Dynamic Content: The library isn't limited to files. You can generate PDF from dynamically created text strings. Instead of document.LoadText(), you'd create a section and paragraph, then use paragraph.AppendText(your_dynamic_string). This is invaluable for generating reports or invoices on the fly.
Resource Management: As shown in the examples, always call document.Close() after saving. This releases system resources held by the document object, preventing memory leaks or file locking issues, especially in long-running applications or batch processes.
Performance Considerations: For extremely large text files (hundreds of thousands of lines), the conversion process can be memory and CPU intensive. While the library is optimized, consider processing such files in chunks if performance becomes a bottleneck, although for typical text files, direct conversion is usually efficient enough.

Conclusion

Python offers powerful capabilities for document automation, and converting text files to PDF is a prime example of how it can streamline workflows. This tutorial demonstrated how to leverage a specialized Python library to efficiently transform raw text into professional-looking PDF documents. We covered environment setup, the core conversion logic with practical code examples, and advanced considerations for building robust solutions.

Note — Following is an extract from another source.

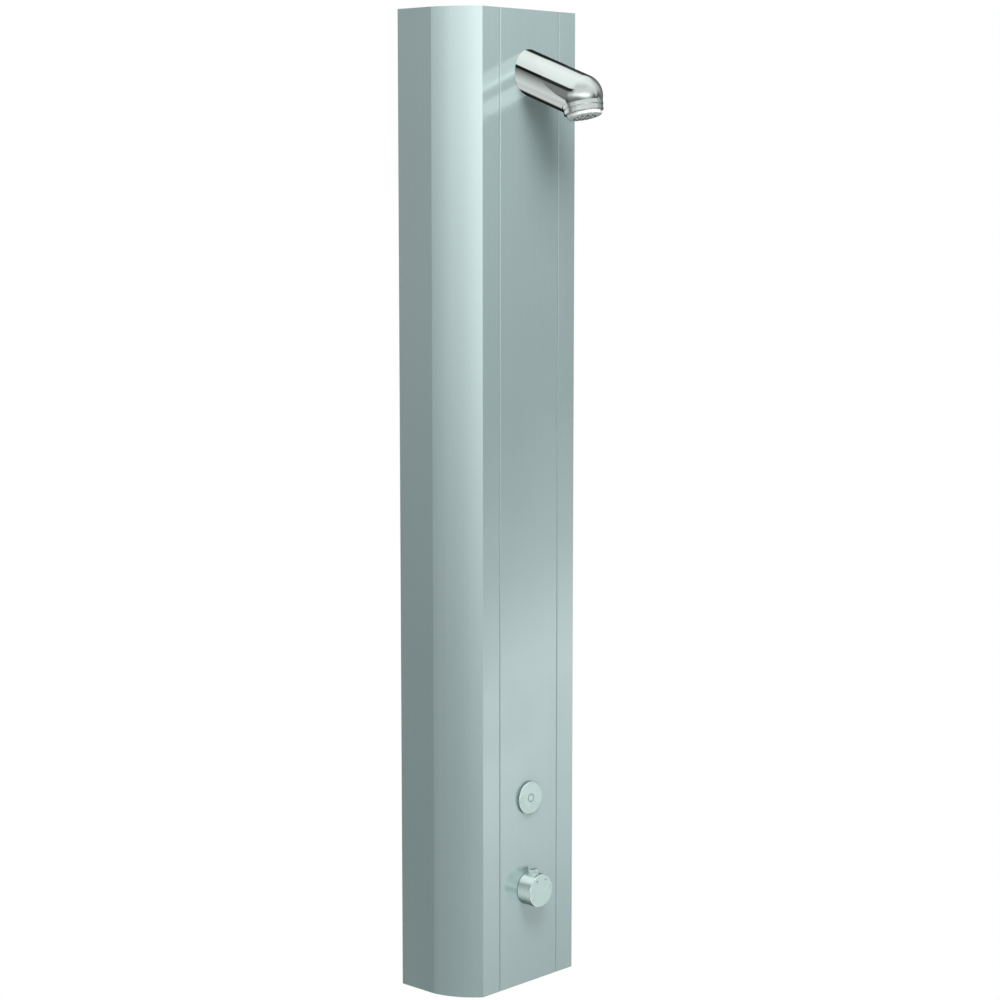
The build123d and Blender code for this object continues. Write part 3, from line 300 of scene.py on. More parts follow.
class Effects:
    """The shader groups that the finishes share, each built once."""

    def __init__(self) -> None:
        """Build every group."""
        self.groups = {
            Effect.DRAWN: self._drawn(),
            Effect.TURNED: self._turned(),
            Effect.MOULDED: self._noise("moulded skin", 3.0, 0.55),
            Effect.CAST: self._noise("cast skin", 6.0, 0.7),
            Effect.SPANGLE: self._spangle(),
        }
        self.haze = self._haze()
        # Levels of the painted reflection: the glow that the anodised front shows to mirrored rays
        self.painted_bands = surrounding("banded studio", PAINTED_BAND_COLUMNS)

    def _skin(self, name: str) -> tuple[Graph, Socket, bpy.types.Node]:
        """Start a group that breaks up a surface, with its relief and its tint as outputs."""
        return group(name, "Stretch", "NodeSocketVector", ["Height", "Tint"])

    def _finish(self, graph: Graph, out: bpy.types.Node, height: Socket, tint: Socket) -> Tree:
        """Link a group's two outputs.

        Args:
            graph: The group's graph.
            out: Its output node.
            height: Relief of the surface, 0 to 1.
            tint: How far the colour goes from its first to its second shade.

        Returns:
            The group's tree.
        """
        graph.tree.links.new(height, out.inputs["Height"])
        graph.tree.links.new(tint, out.inputs["Tint"])
        return graph.tree

    def _stretched(self, graph: Graph, stretch: Socket) -> Socket:
        """Multiply the object's coordinates by a vector."""
        place = graph.add("TexCoord").outputs["Object"]
        return graph.add("VectorMath", {0: place, 1: stretch}, operation="MULTIPLY").outputs[0]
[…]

By adopting these techniques, you gain the ability to standardize your document outputs, enhance their presentation, and ensure their long-term archival. We encourage you to experiment with the provided code, explore further customization options offered by the library, and integrate this automation into your own projects to unlock new efficiencies in your document management tasks. Python's versatility, combined with powerful libraries, truly makes document automation an accessible and rewarding endeavor for developers.